Some, indeed, argue that his conduct _is_ unjust and ungenerous. They say that he has no right to annoy other people by his whims; that the gentleman to whom his letter comes with no "Esq." appended to the address, and the lady whose evening party he enters with gloveless hands, are vexed at what they consider his want of respect, or want of breeding; that thus his eccentricities cannot be indulged save at the expense of his neighbours'

feelings; and that hence his nonconformity is in plain terms selfishness.

He answers that this position, if logically developed, would deprive men of all liberty whatever. Each must conform all his acts to the public taste, and not his own. The public taste on every point having been once ascertained, men's habits must thenceforth remain for ever fixed; seeing that no man can adopt other habits without sinning against the public taste, and giving people disagreeable feelings. Consequently, be it an era of pig-tails or high-heeled shoes, of starched ruffs or trunk-hose, all must continue to wear pig-tails, high-heeled shoes, starched ruffs, or trunk-hose to the crack of doom.

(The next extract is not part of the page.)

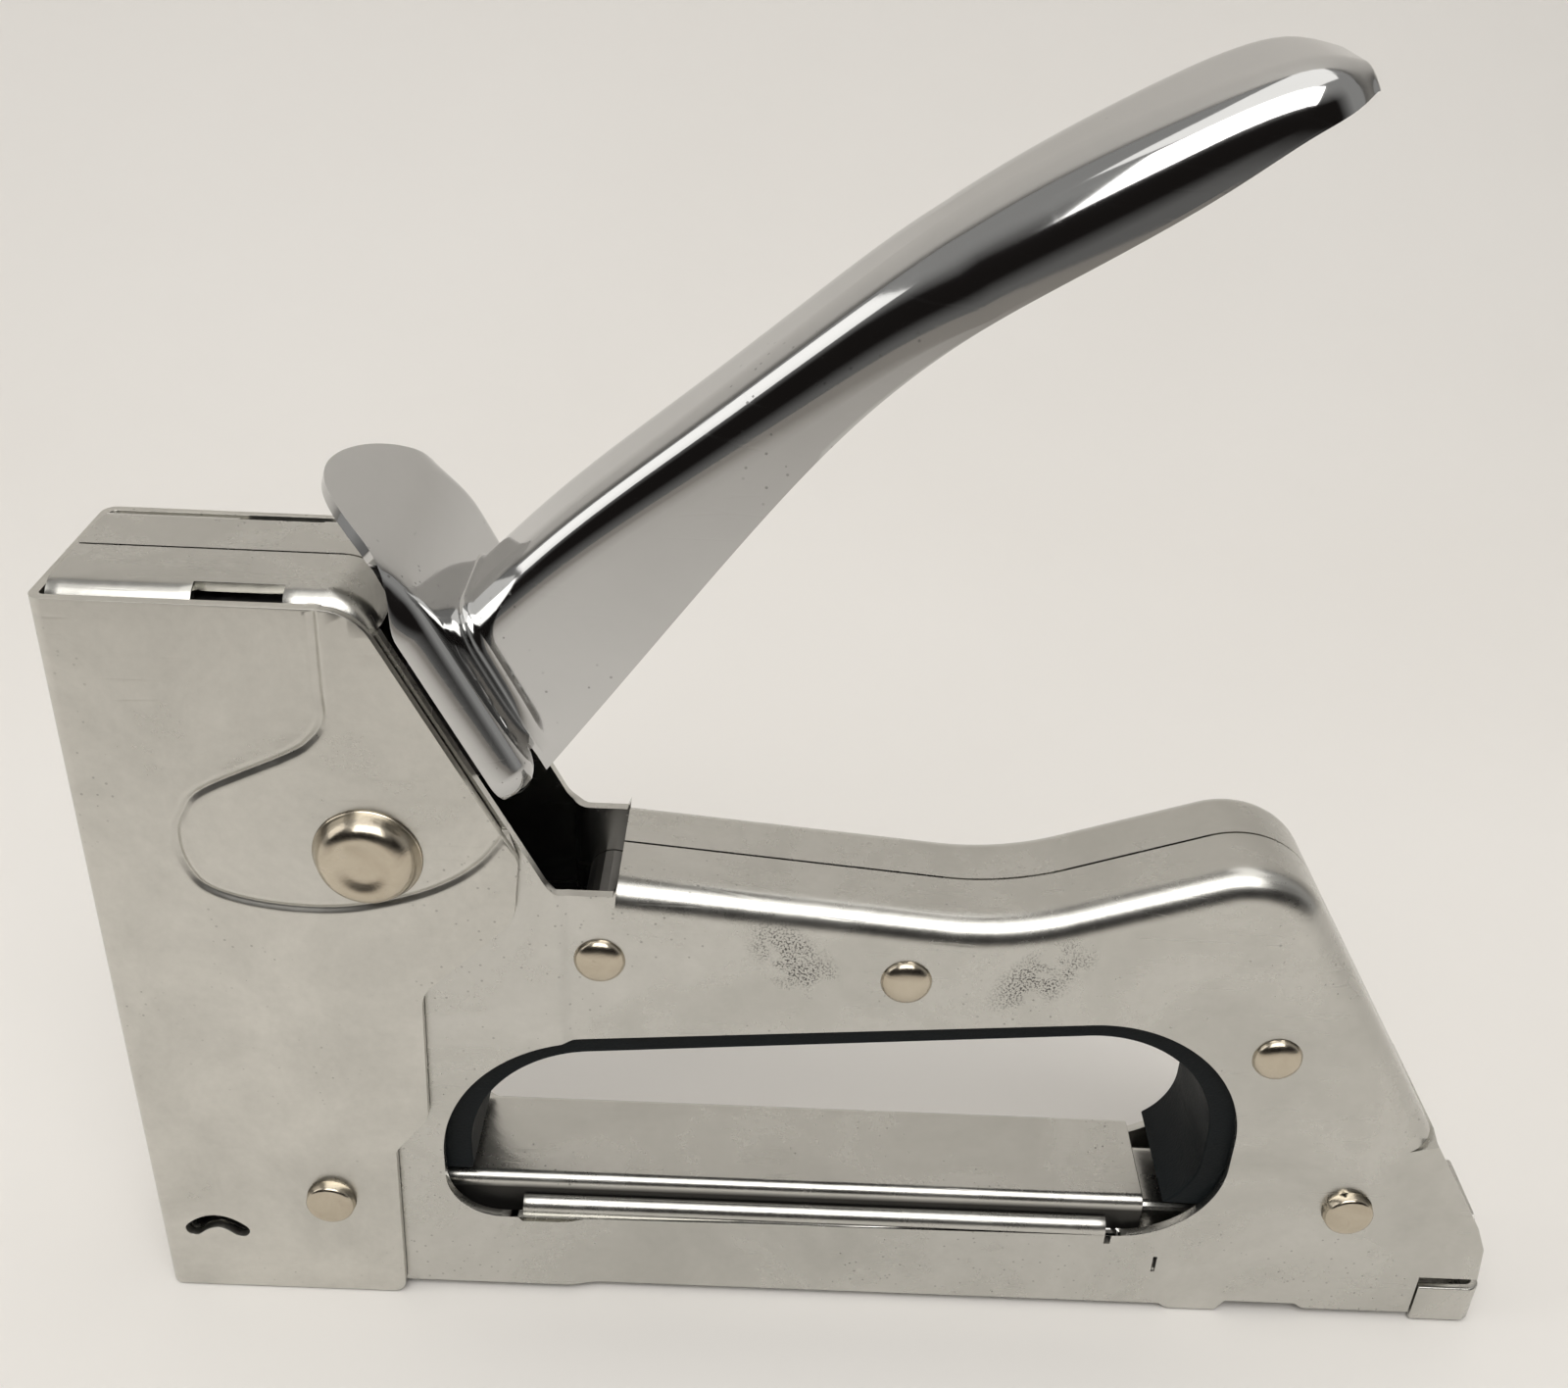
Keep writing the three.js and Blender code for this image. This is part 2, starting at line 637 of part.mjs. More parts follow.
// Stations from the guard to the tip: crown x, z; lower edge x, z; half width; shoulder radius.
const HANDLE_STATIONS = [
  [...fromPivot(17.5, GUARD_FACE - 0.6), ...fromPivot(0.2, GUARD_FACE - 0.6), HANDLE_ROOT_HALF, 3.2],
  [45.0, 93.6, 52.2, 80.4, 7.25, 3.2],
  [57.0, 103.9, 62.5, 94.6, 7.5, 3.6],
  [66.9, 112.4, 71.3, 105.6, 8.0, 4.2],
  [76.1, 120.0, 79.8, 113.5, 8.7, 5.0],
  [84.9, 126.0, 88.1, 119.2, 9.3, 6.0],
  [94.8, 131.4, 98.6, 126.3, 9.6, 4.8],
  [101.0, 134.2, 104.0, 130.2, 9.1, 4.4],
  [105.2, 135.2, 107.2, 131.9, 7.6, 3.2],
  [108.3, 134.8, 109.3, 132.9, 5.0, 1.9],
];

function stationCurves() {
  const pick = (a, b, c) => new THREE.CatmullRomCurve3(HANDLE_STATIONS.map(
    (row) => new THREE.Vector3(row[a], row[b], c === undefined ? 0 : row[c]),
  ));
  return { crown: pick(0, 1), edge: pick(2, 3), width: pick(4, 5) };
}

// One closed section of the handle, rounded at the crown, as points in space.
function handleSection(curves, t, inset, overshoot) {
  const crown = curves.crown.getPoint(t);
  const edge = curves.edge.getPoint(t);
  const size = curves.width.getPoint(t);
  const down = new THREE.Vector2(edge.x - crown.x, edge.y - crown.y);
  const depth = down.length();
  down.normalize();
  const half = size.x - inset;
  const radius = Math.min(Math.max(size.y - inset, 0.5), half - 0.05, depth - 0.1);
  const points = [[-half, depth + overshoot]];
  const arcSteps = 5;
  for (let i = 0; i <= arcSteps; i += 1) {
    const angle = (i / arcSteps) * (Math.PI / 2);
    points.push([-half + radius * (1 - Math.cos(angle)), inset + radius * (1 - Math.sin(angle))]);
  }
  const mirrored = points.map(([y, d]) => [-y, d]).reverse();
  return [...points, ...mirrored].map(([y, d]) => (
    new THREE.Vector3(crown.x + down.x * d, y, crown.y + down.y * d)
  ));
}

function loft(sections) {
  const count = sections[0].length;
  const vertices = sections.flat().flatMap((point) => point.toArray());
  const triangles = [];
  for (let i = 0; i + 1 < sections.length; i += 1) {
    for (let k = 0; k < count; k += 1) {
      const a = i * count + k;
      const b = i * count + ((k + 1) % count);
      triangles.push(a, a + count, b, b, a + count, b + count);
    }
  }
  const last = (sections.length - 1) * count;
  for (let k = 1; k + 1 < count; k += 1) {
    triangles.push(0, k, k + 1, last, last + k + 1, last + k);
  }
  const geometry = new THREE.BufferGeometry();
  geometry.setAttribute('position', new THREE.Float32BufferAttribute(vertices, 3));
  geometry.setIndex(triangles);
  const made = solid(geometry);
  return made.volume() < 0 ? solid(flipped(geometry)) : made;
}

function handleChannel() {
  const curves = stationCurves();
  const steps = 20;
  const outer = [];
  const inner = [];
  for (let i = 0; i <= steps; i += 1) {
    const t = i / steps;
    outer.push(handleSection(curves, t, 0, 0));
    if (t < 0.93) {
      inner.push(handleSection(curves, t, HANDLE_SHEET, 4));
    }
  }
  inner[0].forEach((point) => point.addScaledVector(OUTWARD_3D, -3));
  return { outer: loft(outer), inner: loft(inner) };
}

// The guard's outline (y, along the slope), cut right through.
function guardOutline() {
  const shape = new THREE.Shape();
  const corner = 3.4;
  shape.moveTo(GUARD_HALF - corner, GUARD_LOW);
  shape.absarc(GUARD_HALF - corner, GUARD_LOW + corner, corner, -Math.PI / 2, 0, false);
  shape.absarc(0, GUARD_HIGH - GUARD_HALF, GUARD_HALF, 0, Math.PI, false);
  shape.absarc(-GUARD_HALF + corner, GUARD_LOW + corner, corner, Math.PI, 1.5 * Math.PI, false);
  shape.closePath();
  const flat = new THREE.ExtrudeGeometry(shape, { depth: 20, bevelEnabled: false, curveSegments: 7 });
  return solid(turned(flat.translate(0, 0, 5), AXIS_Y, SLOPE_3D, OUTWARD_3D, PIVOT_3D));
}

// The straight part, whose two long edges are rolled towards the nose.
function guardRims() {
  const section = roundedShape([
    [-GUARD_HALF, GUARD_RIM],
    [-GUARD_HALF + HANDLE_SHEET, GUARD_RIM],
    [-GUARD_HALF + HANDLE_SHEET, GUARD_FACE - HANDLE_SHEET, GUARD_ROLL - HANDLE_SHEET],
    [GUARD_HALF - HANDLE_SHEET, GUARD_FACE - HANDLE_SHEET, GUARD_ROLL - HANDLE_SHEET],
    [GUARD_HALF - HANDLE_SHEET, GUARD_RIM],
    [GUARD_HALF, GUARD_RIM],
    [GUARD_HALF, GUARD_FACE, GUARD_ROLL],
    [-GUARD_HALF, GUARD_FACE, GUARD_ROLL],
  ].map(([y, square, radius]) => [square, y, radius]));
  const depth = GUARD_CURL_START;
  const flat = new THREE.ExtrudeGeometry(section, { depth, bevelEnabled: false, curveSegments: 3 });
  return solid(turned(flat, OUTWARD_3D, AXIS_Y, SLOPE_3D, PIVOT_3D));
}

// The tab above the handle, curled towards the nose.
function guardTab() {
  const shape = new THREE.Shape();
  const centre = GUARD_FACE - GUARD_CURL;
  const turn = Math.PI / 2 - 0.85;
  shape.moveTo(GUARD_CURL_START - 0.4, GUARD_FACE - HANDLE_SHEET);
  shape.lineTo(GUARD_CURL_START - 0.4, GUARD_FACE);
  shape.absarc(GUARD_CURL_START, centre, GUARD_CURL, Math.PI / 2, turn, true);
  shape.absarc(GUARD_CURL_START, centre, GUARD_CURL - HANDLE_SHEET, turn, Math.PI / 2, false);
  shape.closePath();
  const flat = new THREE.ExtrudeGeometry(shape, { depth: 30, bevelEnabled: false, curveSegments: 5 });
  return solid(turned(flat.translate(0, 0, -15), SLOPE_3D, OUTWARD_3D, AXIS_Y, PIVOT_3D));
}

// A box given by ranges along y, along the slope and square to it.
function slopeBox(y0, y1, along0, along1, square0, square1) {
  const geometry = new THREE.BoxGeometry(y1 - y0, along1 - along0, square1 - square0);
  geometry.translate((y0 + y1) / 2, (along0 + along1) / 2, (square0 + square1) / 2);
  return solid(turned(geometry, AXIS_Y, SLOPE_3D, OUTWARD_3D, PIVOT_3D));
}

function addHandle() {
  const channel = handleChannel();
  const guard = guardRims().add(guardTab()).intersect(guardOutline());
  const opening = HANDLE_ROOT_HALF - HANDLE_SHEET;
  let handle = guard.add(channel.outer).subtract(channel.inner);
  handle = handle.subtract(slopeBox(-opening, opening, -5, 16.4, 10, 22));
  addPiece('handle', 'chrome', handle);
}

// ---------------------------------------------------------------- magazine

// An inverted channel along x with rounded shoulders.
function channelSection(half, top, bottom, sheet, radius) {
  return roundedShape([
    [-half, bottom],
    [-half + sheet, bottom],
    [-half + sheet, top - sheet, radius - sheet],
    [half - sheet, top - sheet, radius - sheet],
    [half - sheet, bottom],
    [half, bottom],
    [half, top, radius],
    [-half, top, radius],
  ]);
}

function addMagazine() {
  const cover = run(channelSection(MAGAZINE_HALF, MAGAZINE_TOP, 1.4, 0.8, 1.3), 4.6, MAGAZINE_END);
  addPiece('magazine_cover', 'zinc', cover);
  let rail = run(channelSection(RAIL_HALF, RAIL_TOP, 1.2, 0.8, 1.1), 5.4, RAIL_END);
  rail = rail.subtract(box(12.0, 95.0, -1.3, 1.3, 10.0, 16.0));
  addPiece('magazine_rail', 'zinc', rail);
  let endBlock = box(142.3, 146.9, -RAIL_HALF + 1.1, RAIL_HALF - 1.1, 2.0, RAIL_TOP - 1.2);
  endBlock = endBlock.subtract(alongX(1.0 + FIT, 140, 150, ROD_HEIGHT));
  addPiece('rod_block', 'black_plastic', endBlock);
  addPiece('guide_rod', 'tool_steel', alongX(1.0, 8.0, 146.4, ROD_HEIGHT, 10));
  let pusher = run(channelSection(5.5, 14.1, 7.0, 0.5, 0.9), 5.6, 19.6);
  pusher = pusher.add(box(15.0, 17.4, -1.0, 1.0, 9.0, 13.9)).add(box(15.0, 17.4, -2.4, 2.4, 4.5, 10.6));
  pusher = pusher.subtract(alongX(1.0 + GAP, 0, 40, ROD_HEIGHT));
  addPiece('pusher', 'tool_steel', pusher);
  const from = new THREE.Vector3(18.0, 0, ROD_HEIGHT);
  addPiece('pusher_spring', 'spring', coil(from, AXIS_X, 2.3, 0.35, 123.6, 18, 4));
}

// The spring clip on the rail's end: a rear wall, and an ear on each side to pinch.
function addRailLatch() {
  const ears = roundedShape([
    [-GRIP_HALF - 0.9, 0.0, 0.6],
    [GRIP_HALF + 0.9, 0.0, 0.6],
    [GRIP_HALF + 0.9, 5.6, 0.8],
    [-GRIP_HALF - 0.9, 5.6, 0.8],
  ]);
  const inside = roundedShape([
    [-GRIP_HALF, -1.0],
    [GRIP_HALF, -1.0],
    [GRIP_HALF, 7.0],
    [-GRIP_HALF, 7.0],
  ]);
  const outer = run(ears, 141.8, LENGTH);
  const clip = outer.subtract(run(inside, 140.0, LENGTH - 1.0));
  addPiece('rail_latch', 'zinc', clip);
}

addBodyHalves();
addFrontCover();
addRivets();
addFingerLiner();
addNoseInternals();
addPlunger();
addLever();
addHandle();
addMagazine();
addRailLatch();

export default gun;
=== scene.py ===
# %% [markdown]
# # A pressed-steel staple gun
#
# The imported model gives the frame: every body, every piece and its place, in metres.
# This lesson loads it, then makes each visible piece again as finer sheet metal, one cell at a time.

# %% Load the frame
import math

import bmesh
import bpy
import numpy as np
from mathutils import Matrix, Vector
from mathutils.geometry import delaunay_2d_cdt


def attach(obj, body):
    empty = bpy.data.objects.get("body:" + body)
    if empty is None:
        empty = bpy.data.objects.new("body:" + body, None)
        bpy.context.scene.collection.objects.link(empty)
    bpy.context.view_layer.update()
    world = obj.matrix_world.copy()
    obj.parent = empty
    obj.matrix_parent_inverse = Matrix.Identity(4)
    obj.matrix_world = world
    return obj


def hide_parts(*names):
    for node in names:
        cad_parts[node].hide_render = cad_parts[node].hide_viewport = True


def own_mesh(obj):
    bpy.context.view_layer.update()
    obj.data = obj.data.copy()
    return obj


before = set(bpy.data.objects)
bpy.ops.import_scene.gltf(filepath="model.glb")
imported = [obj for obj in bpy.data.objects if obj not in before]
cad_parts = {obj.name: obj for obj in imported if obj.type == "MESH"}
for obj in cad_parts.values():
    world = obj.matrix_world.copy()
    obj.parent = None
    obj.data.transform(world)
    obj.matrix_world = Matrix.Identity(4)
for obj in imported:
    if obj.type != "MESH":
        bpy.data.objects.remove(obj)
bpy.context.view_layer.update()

# %% [markdown]
# ## Measures of the gun
#
# A maker's drawing runs from the nose (x = 0) to the heel, in millimetres.
# The frame has its origin in the middle of the base, so one small function moves a drawing point into it.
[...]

If it be still urged that he is not justified in breaking through others'

forms that he may establish his own, and so sacrificing the wishes of many to the wishes of one, he replies that all religious and political changes might be negatived on like grounds. He asks whether Luther's sayings and doings were not extremely offensive to the ma.s.s of his contemporaries; whether the resistance of Hampden was not disgusting to the time-servers around him; whether every reformer has not shocked men's prejudices, and given immense displeasure by the opinions he uttered. The affirmative answer he follows up by demanding what right the reformer has, then, to utter these opinions; whether he is not sacrificing the feelings of many to the feelings of one: and so proves that, to be consistent, his antagonists must condemn not only all nonconformity in actions, but all nonconformity in thoughts.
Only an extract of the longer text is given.